After the bull had been speared a couple of times and the horses had left the arena, the matador would emerge with two banderillas, or barbed sticks covered in colored tassels. These would be thrust into the spine of the bull and stayed there. After six or more of these banderillas were hanging from the bull, the final stage would begin. The matador enters the ring alone, bearing nothing but a sword and a red cape, which does not, in fact, anger the bull because bulls are colorblind. The color is simply a matter of tradition. After making a show of fluttering the cape and dodging the bull’s charges, the matador would raise his spear and a hush would fall over the crowd. And by hush, I mean everybody in the crowd goes “Shhhhh” all at once. This signifies the beginning of the end for the bull, which already has lost a lot of blood and is growing weaker. The matador then runs forward and plunges his sword into the bull’s neck, forcing the bull onto its knees and finishing the fight.

Each time, the fight was slightly different. The second matador was quite a show-off, although he can hardly be blamed in such a situation where so many eyes are upon him. Another had lost an eye to a bull’s horn in a past fight, showing exactly how dangerous the sport can be. An even more dramatic  example came during the fifth bout, when the same showboating matador faced his second bull alone with his cape and sword. The bull charged and the matador twisted away, but the bull jerked his head in the same direction and knocked him to the ground. The bull then gored the man in the stomach (breaking a few ribs as well as skin) as other men rushed the field to distract the bull with capes and by pulling on its tail. The other matadors entered the ring to support their injured colleague while the bull was distracted, but rather than leave the ring, the matador determined to finish the fight.

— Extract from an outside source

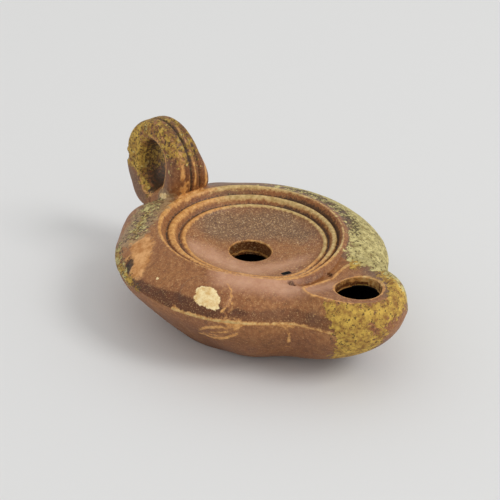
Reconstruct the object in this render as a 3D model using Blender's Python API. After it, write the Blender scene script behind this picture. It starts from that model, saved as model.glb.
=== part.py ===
"""Round clay oil lamp made in a two-part mould: hollow body, nozzle with a heart-shaped top, ribbed ring handle.

Metres, +Z up. The lamp stands on Z = 0 with the body's axis at the origin, the nozzle towards -Y and the handle
towards +Y. Directions around the axis are bearings: 0 at the nozzle, growing towards -X.
"""

import math

import bmesh
import bpy
import numpy as np

MM = 0.001

# Body: a round bowl whose two halves meet at a seam
BODY_RADIUS = 37.5 * MM
SEAM_HEIGHT = 18.5 * MM
SEAM_RIDGE = 0.35 * MM
BASE_RADIUS = 23.3 * MM
WALL = 3.2 * MM
BASE_GROOVE_RADIUS = 20.0 * MM
BASE_GROOVE_WIDTH = 1.6 * MM
BASE_GROOVE_DEPTH = 0.7 * MM

# Sunk disc on the top, with its filling hole, and the three rings around it. A groove's share is its depth out of the
# step between the crests beside it, and the disc's curve is the power by which it rises to its edge.
FILL_HOLE_RADIUS = 5.85 * MM
FILL_HOLE_HEIGHT = 18.6 * MM
LIP_ROUND = 0.5 * MM
DISC_EDGE_HEIGHT = 21.7 * MM
DISC_CURVE = 1.5
INNER_RING_RADIUS = 19.5 * MM
INNER_RING_HEIGHT = 22.6 * MM
INNER_RING_WIDTH = 1.8 * MM
MIDDLE_RING_RADIUS = 22.3 * MM
MIDDLE_RING_HEIGHT = 24.1 * MM
MIDDLE_RING_WIDTH = 2.6 * MM
OUTER_RING_RADIUS = 25.4 * MM
OUTER_RING_HEIGHT = 25.7 * MM
OUTER_RING_WIDTH = 2.0 * MM
INNER_GROOVE_SHARE = 0.4
OUTER_GROOVE_SHARE = 0.3
SHOULDER_HEIGHT = 25.2 * MM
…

Even with his torso covered in blood, he actually managed to kill the bull, securing an enduring wave of cheers and white handkerchiefs from the crowd and his second and third ears of the evening.

Afterward, as I walked home slightly wobbly from the wine pressed upon me by my new Spanish friends, I thought about the ethics of the bullfight. It might be wrong, cruel, even downright evil to subject an animal to pain for pleasure and amusement, but more than being simply immoral, what does it say about us? I shrugged to myself and discarded such heavy thoughts, content with the knowledge I had enjoyed myself immensely. I might not agree with the whole affair, but I won’t deny that the atmosphere is infectious and the scene itself incredible to look upon.